China's domestic defense sector has mastered these technologies. They are no longer relying on legacy Soviet designs or reverse-engineered components. They are innovating on their own terms, at a scale that the fragmented Western defense industrial base is currently struggling to match.
A New Architecture of Anxiety
The old arms control agreements are dead. The Intermediate-Range Nuclear Forces (INF) Treaty is gone. The New START treaty between Washington and Moscow is on life support. There is absolutely no framework that includes Beijing.
China has consistently rejected invitations to join trilateral arms control talks with the United States and Russia. Their argument is simple and legally coherent: why should we cap our arsenal when the US and Russia maintain thousands of warheads? Beijing wants parity before they even consider sitting down at a negotiating table.
This creates a dangerous security trilemma.
When the United States upgrades its defenses to counter a rising China, it inadvertently threatens the strategic balance with Russia. When Russia responds by modernizing its forces, it triggers alarms in NATO. Every action creates a reaction, and without formal communication channels or verification treaties, the risk of a catastrophic misunderstanding grows every single day.
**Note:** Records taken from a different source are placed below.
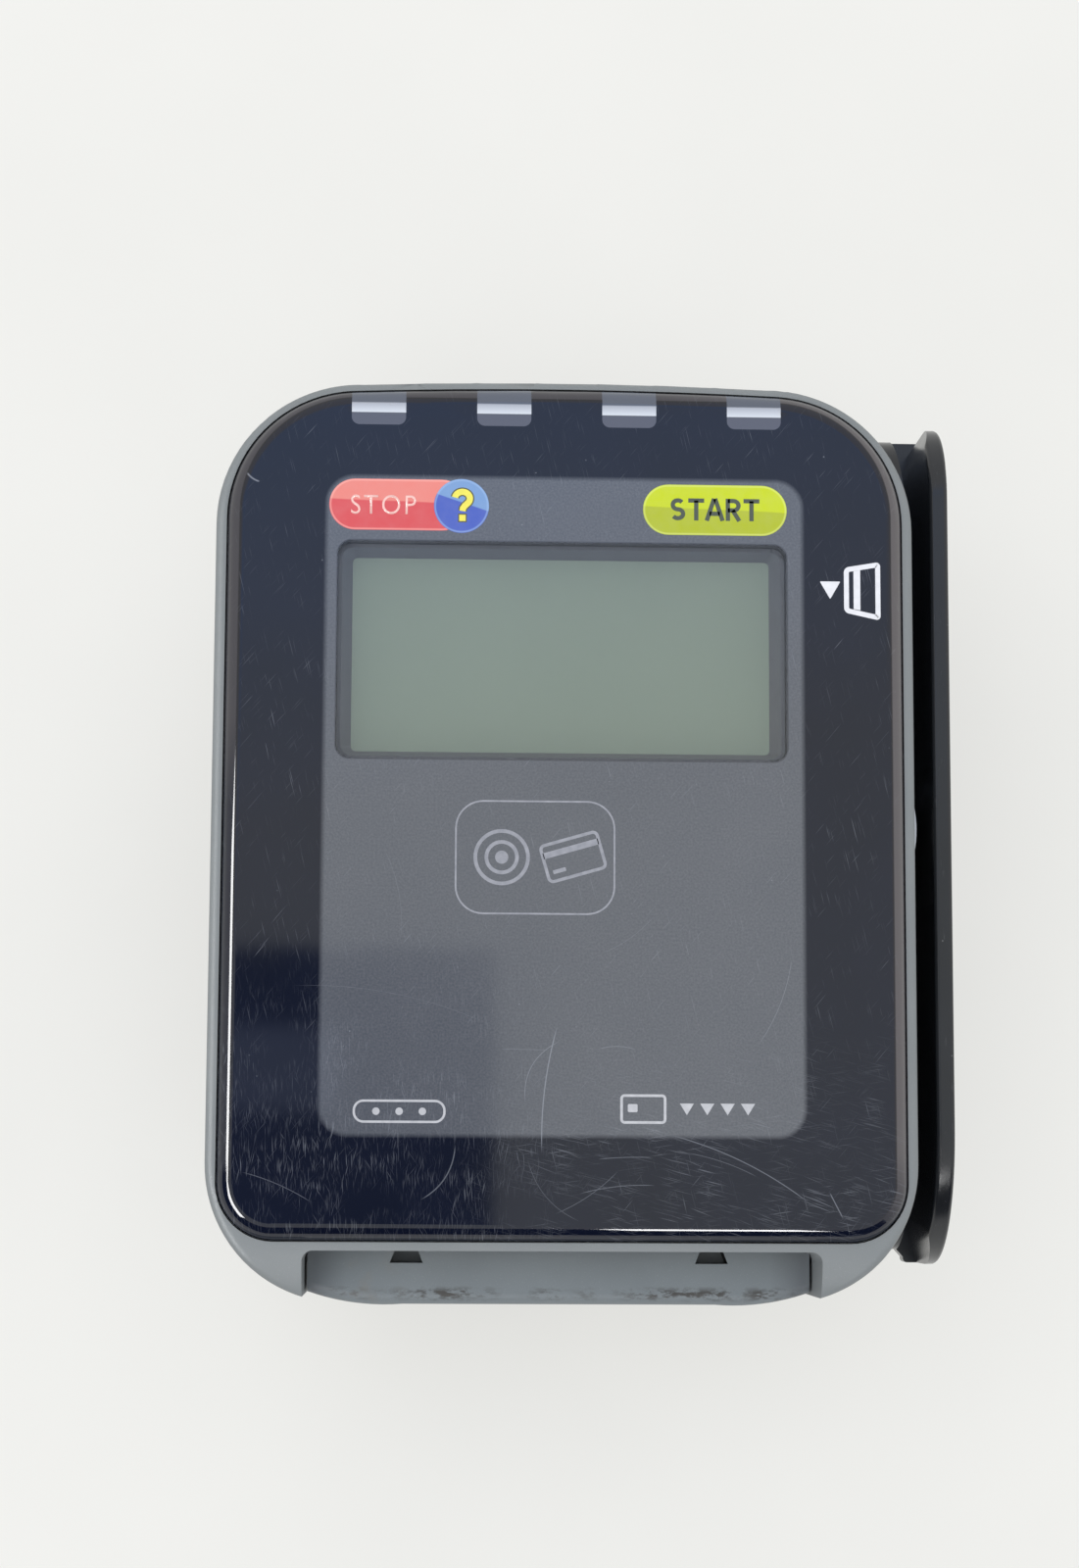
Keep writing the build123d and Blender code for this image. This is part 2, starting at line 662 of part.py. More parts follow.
def tamper_plunger(y):
    """Pin pushed in by the panel. It frees a switch if the terminal is taken off."""
    tip_z = panel_z - foam_t - plunger_out
    pin = disc(0, y, plunger_r, tip_z, panel_z + 6.2)
    pin = fillet(pin.faces().sort_by(Axis.Z)[0].edges(), 0.8)
    return pin + disc(0, y, 2.6, panel_z + 3.2, panel_z + 4.2)


def tamper_switches():
    """Switches hung under the main board, just above the raised plungers."""
    z0 = panel_z + 6.2 + plunger_out + 0.1
    return joined([slab(0, y, 8.0, 3.6, z0, main_z, 0.3) for y in plunger_ys])


# ------------------------------------------------------------------- rear case

def rear_case():
    """Tub behind the panel, with the connectors, the service door and the screws."""
    body = Pos(0, 0, 0) * slab(0, case_y, case_w, case_h, 0, panel_z, case_r)
    body = chamfer(body.faces().sort_by(Axis.Z)[0].edges(), 0.8)
    body -= slab(0, case_y, case_w - 2 * case_wall, case_h - 2 * case_wall, case_wall, panel_z + 1, 1.8)
    for x in boss_xs:
        for y in boss_ys:
            body += disc(x, y, 3.4, case_wall, panel_z)
            body -= disc(x, y, 1.35, -1, panel_z + 1)
            body -= disc(x, y, 2.7, -1, 2.6)
    # Connector openings in the lower wall.
    z0 = io_z + board_t
    for x, w, h in ((jack_x, jack_w, jack_h), (usb_x, usb_w, usb_h), (power_x, power_w, power_h)):
        body -= block(x - w / 2 - 0.25, x + w / 2 + 0.25, case_bottom - 1, case_bottom + 3, z0 - 0.25, z0 + h + 0.25)
    body -= along_y(button_x, button_z, button_r + 0.08, case_bottom - 1, case_bottom + 4)
    # Door opening, with sockets for the door's pins.
    half = door_w / 2
    body -= block(-half - 0.2, half + 0.2, case_top - 4, case_top + 1, door_z0 - 0.2, door_z1 + 0.2)
    body -= along_x(door_y, door_pivot_z, door_pin_r + 0.05, -half - 2.2, half + 2.2)
    # Vents and a shallow field for the rating plate.
    for i in range(7):
        body -= slab(-15.0 + 5 * i, case_top - 20.0, 1.8, 16.0, -1, case_wall + 1, 0.8)
    body -= slab(0, case_y - 12.0, 44.0, 26.0, -1, 0.4, 1.0)
    # Board posts.
    for x, y in io_mounts():
        body += disc(x, y, 2.4, case_wall, io_z)
        body -= disc(x, y, screw_r, case_wall - 0.6, io_z + 1)
    return body


def io_mounts():
    return [(-21.0, -12.0), (21.0, -12.0), (-21.0, 12.0), (21.0, 12.0)]


def rear_screws():
    return joined([Pos(x, y, 2.6) * screw(28.0) for x in boss_xs for y in boss_ys])


def rating_plate():
    return slab(0, case_y - 12.0, 43.4, 25.4, 0.1, 0.4, 0.8)


def io_board():
    body = slab(0, case_y, case_w - 2 * case_wall - 0.6, case_h - 2 * case_wall - 0.6, io_z, io_z + board_t, 1.6)
    for x in boss_xs:
        for y in boss_ys:
            body -= slab(x * 1.2, y + (2.5 if y > case_y else -2.5), 18.6, 12.6, io_z - 1, io_z + 3)
    for x, y in io_mounts():
        body -= disc(x, y, 1.5, io_z - 1, io_z + 3)
    return body


def io_screws():
    z = io_z + board_t
    return joined([Pos(x, y, z) * Rot(180, 0, 0) * screw(3.8, head_r=2.2, head_h=1.0) for x, y in io_mounts()])


def socket_body(x, w, h, length):
    """A connector's block, 0.4 mm behind the case's lower wall."""
    y0 = case_bottom + 0.4
    return block(x - w / 2, x + w / 2, y0, y0 + length, io_z + board_t, io_z + board_t + h)


def ethernet_jack():
    y0, z0 = case_bottom + 0.4, io_z + board_t
    body = socket_body(jack_x, jack_w, jack_h, jack_len)
    body -= block(jack_x - 5.9, jack_x + 5.9, y0 - 1, y0 + 13, z0 + 4.2, z0 + 11.0)
    body -= block(jack_x - 3.2, jack_x + 3.2, y0 - 1, y0 + 9, z0 + 2.4, z0 + 4.4)
    return body - block(jack_x - 1.7, jack_x + 1.7, y0 - 1, y0 + 9, z0 + 1.2, z0 + 2.6)


def ethernet_pins():
    """Eight sprung wires inside the jack."""
    y0, z0 = case_bottom + 0.4, io_z + board_t
    pins = []
    for i in range(8):
        x = jack_x + 1.02 * (i - 3.5)
        wire = make_face(Polyline((y0 + 13, z0 + 10.9), (y0 + 13, z0 + 10.5), (y0 + 5.0, z0 + 8.9),
                                  (y0 + 4.6, z0 + 9.3), close=True))
        pins.append(prism_x(wire, x - 0.2, x + 0.2))
    return joined(pins)


def usb_port():
    y0, z0 = case_bottom + 0.4, io_z + board_t
    body = socket_body(usb_x, usb_w, usb_h, usb_len)
    body -= block(usb_x - 3.5, usb_x + 3.5, y0 - 1, y0 + 6.5, z0 + 0.5, z0 + 3.6)
    return body + block(usb_x - 2.0, usb_x + 2.0, y0 + 0.8, y0 + 7, z0 + 1.7, z0 + 2.5)


def power_header():
    y0, z0 = case_bottom + 0.4, io_z + board_t
    body = socket_body(power_x, power_w, power_h, power_len)
    return body - block(power_x - 4.0, power_x + 4.0, y0 - 1, y0 + 8, z0 + 1.0, z0 + 7.0)


def power_pins():
    y0, z0 = case_bottom + 0.4, io_z + board_t
    return joined([block(power_x + dx - 0.3, power_x + dx + 0.3, y0 + 2.5, y0 + 8, z0 + dz - 0.3, z0 + dz + 0.3)
                   for dx in (-1.5, 1.5) for dz in (2.5, 5.5)])


def service_button():
    """Recessed push button with a flange behind the wall."""
    y0 = case_bottom + 0.6
    body = along_y(button_x, button_z, button_r, y0, case_bottom + 6.0)
    body = fillet(body.faces().sort_by(Axis.Y)[0].edges(), 0.4)
    return body + along_y(button_x, button_z, button_r + 1.2, case_bottom + case_wall, case_bottom + case_wall + 1.0)


def button_switch():
    """Switch on a post that stands on the connector board."""
    y0 = case_bottom + 6.9
    body = block(button_x - 3, button_x + 3, y0, y0 + 3.6, button_z - 3, button_z + 3)
    return body + block(button_x - 3, button_x + 3, y0 + 2.6, y0 + 3.6, io_z + board_t, button_z - 3)


def sam_door():
    """Small flap in the top wall, hung on two pins."""
    half = door_w / 2
    y0, y1 = case_top - door_t, case_top
    body = block(-half, half, y0, y1, door_z0, door_pivot_z)
    body += along_x(door_y, door_pivot_z, door_t / 2, -half, half)
    body += along_x(door_y, door_pivot_z, door_pin_r, -half - 1.8, half + 1.8)
    grip = slab(0, case_top, 12.0, 1.2, door_z0 + 1.6, door_z0 + 3.0)
    body -= grip
    return body + block(-5.0, 5.0, y0 - 1.2, y0, door_z0 + 1.0, door_z0 + 2.0)


def sam_sockets():
    """Two sockets for security modules, one above the other behind the door."""
    z0 = io_z + board_t
    body = slab(0, case_top - 16.0, 28.0, 18.0, z0, z0 + 5.2, 0.4)
    for level in (0.8, 3.4):
        body -= block(-12.6, 12.6, case_top - 22.0, case_top, z0 + level, z0 + level + 1.0)
    return body


def board_ribbon():
    """Flat cable between the two boards, through the chassis."""
    y0, z0, z1 = -2.0, io_z + board_t + 0.5, main_z - 0.5
    run = FilletPolyline((y0 - 9, z0), (y0, z0), (y0, z1), (y0 - 9, z1), radius=2.5)
    return prism_x(trace(run, 0.5), -1.0, 17.0)


def main():
    os.makedirs(out_folder, exist_ok=True)
    blank = window_blank()
    save("front_window", front_window(blank))
    save("light_pipes", light_pipes(blank))
    save("tamper_plunger_lower", tamper_plunger(plunger_ys[0]))
    save("tamper_plunger_upper", tamper_plunger(plunger_ys[1]))
    for make in (display_window, display_bezel, lcd_glass, lcd_backlight, lcd_frame, lcd_flex,
                 display_carrier, window_gasket, front_housing, card_guide, reader_base, reader_cover,
                 contact_carrier, contact_springs, card_switch_lever, swipe_rail, rail_screws,
                 mag_head, head_spring, head_flex, main_board, security_shield, board_screws,
                 backup_cell, cell_holder, buzzer, antenna_board, antenna_coil, status_leds,
                 chassis, panel_gasket, panel_studs, housing_screws, tamper_switches, rear_case,
                 rear_screws, rating_plate, io_board, io_screws, ethernet_jack, ethernet_pins,
                 usb_port, power_header, power_pins, service_button, button_switch, sam_door,
                 sam_sockets, board_ribbon):
        save(make.__name__, make())


main()
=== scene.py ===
import math
import bmesh
import bpy
from mathutils import Matrix, Vector
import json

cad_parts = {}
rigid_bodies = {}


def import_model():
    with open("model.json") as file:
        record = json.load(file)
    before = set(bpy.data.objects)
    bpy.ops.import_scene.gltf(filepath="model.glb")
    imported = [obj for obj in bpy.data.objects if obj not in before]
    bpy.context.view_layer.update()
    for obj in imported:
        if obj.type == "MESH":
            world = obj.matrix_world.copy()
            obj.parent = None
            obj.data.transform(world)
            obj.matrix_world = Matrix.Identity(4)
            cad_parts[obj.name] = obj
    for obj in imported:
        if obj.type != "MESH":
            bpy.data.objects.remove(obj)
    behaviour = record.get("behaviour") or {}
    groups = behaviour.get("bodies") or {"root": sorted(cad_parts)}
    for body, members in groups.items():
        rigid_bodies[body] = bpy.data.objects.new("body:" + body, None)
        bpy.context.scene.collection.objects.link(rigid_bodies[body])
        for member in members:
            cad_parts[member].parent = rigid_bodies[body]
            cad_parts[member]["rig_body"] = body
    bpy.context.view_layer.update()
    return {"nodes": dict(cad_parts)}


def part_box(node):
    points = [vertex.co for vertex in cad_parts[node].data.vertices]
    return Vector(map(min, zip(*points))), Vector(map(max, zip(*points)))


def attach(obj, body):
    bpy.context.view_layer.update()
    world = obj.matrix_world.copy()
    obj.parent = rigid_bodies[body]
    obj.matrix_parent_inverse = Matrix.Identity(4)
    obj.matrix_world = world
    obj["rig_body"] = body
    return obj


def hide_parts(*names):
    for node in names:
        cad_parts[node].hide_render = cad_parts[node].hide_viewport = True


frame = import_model()
nodes = frame["nodes"]
scene = bpy.context.scene
scene.view_settings.view_transform = "Standard"

# Places are given in millimetres from the middle of the window's face: x right, y up, z out.
windowLow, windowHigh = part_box("front_window")
faceMiddle = Vector(((windowLow.x + windowHigh.x) / 2, (windowLow.y + windowHigh.y) / 2, windowHigh.z))
mm = 0.001


def at(x, y, z=0.0):
    return faceMiddle + Vector((x, y, z)) * mm


# camera
viewpoint = {"from": (-15.61, -41.27, 342.41), "tilt": 7.3, "yaw": -2.1, "roll": 0.55, "lens": 69.75}
cameraData = bpy.data.cameras.new("camera")
cameraData.lens = viewpoint["lens"]
cameraData.sensor_width = 36.0
cameraData.clip_start = 0.01
camera = bpy.data.objects.new("camera", cameraData)
scene.collection.objects.link(camera)
camera.matrix_world = (Matrix.Translation(at(*viewpoint["from"]))
                       @ Matrix.Rotation(math.radians(viewpoint["tilt"]), 4, "X")
                       @ Matrix.Rotation(math.radians(viewpoint["yaw"]), 4, "Y")
                       @ Matrix.Rotation(math.radians(viewpoint["roll"]), 4, "Z"))
scene.camera = camera
print("camera placed")


# shader arithmetic
def paint(red, green, blue):
    # display values 0 to 255 as linear colour
    parts = [c / 255 for c in (red, green, blue)]
    return tuple(c / 12.92 if c < 0.0405 else ((c + 0.055) / 1.055) ** 2.4 for c in parts) + (1.0,)


class Wire:
    # an output socket that can be used in sums
    def __init__(self, recipe, socket):
        self.recipe, self.socket = recipe, socket

    def math(self, operation, *others):
        return self.recipe.add("ShaderNodeMath", {"operation": operation}, dict(enumerate((self, *others))))

    def __add__(self, other):
        return self.math("ADD", other)

    def __sub__(self, other):
        return self.math("SUBTRACT", other)

    def __mul__(self, other):
        return self.math("MULTIPLY", other)

    def __truediv__(self, other):
        return self.math("DIVIDE", other)

    def __rsub__(self, other):
        return self.recipe.add("ShaderNodeMath", {"operation": "SUBTRACT"}, {0: other, 1: self})

    __radd__ = __add__
    __rmul__ = __mul__

    def __abs__(self):
        return self.math("ABSOLUTE")

    def most(self, other):
        return self.math("MAXIMUM", other)

    def root(self):
        return self.math("SQRT")

    def held(self):
        return self.recipe.add("ShaderNodeClamp", {}, {"Value": self})


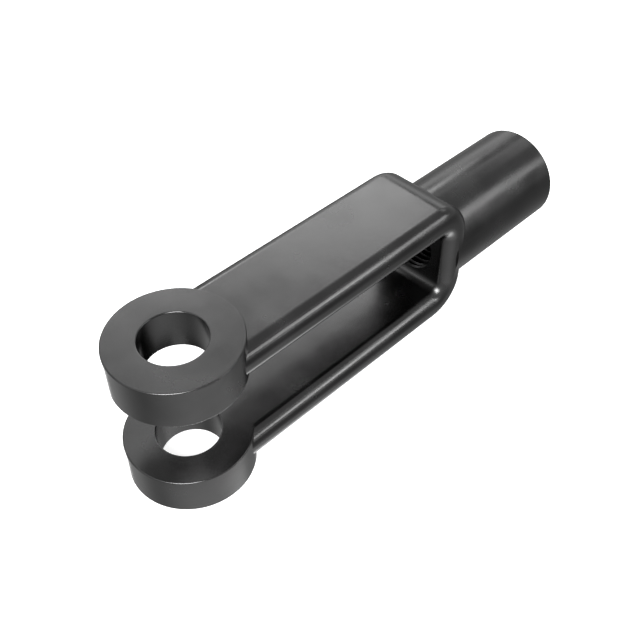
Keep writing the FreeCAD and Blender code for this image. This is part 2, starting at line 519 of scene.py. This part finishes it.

The Pacific Ocean is no longer a buffer zone. It has become a firing range for the twentieth century’s deepest rivalry. By dropping a missile into the heart of the Pacific, Beijing demonstrated that its strategic forces have come of age. The world must now learn to live with a tri-polar nuclear reality, where the old rules of deterrence no longer apply and the new rules have yet to be written.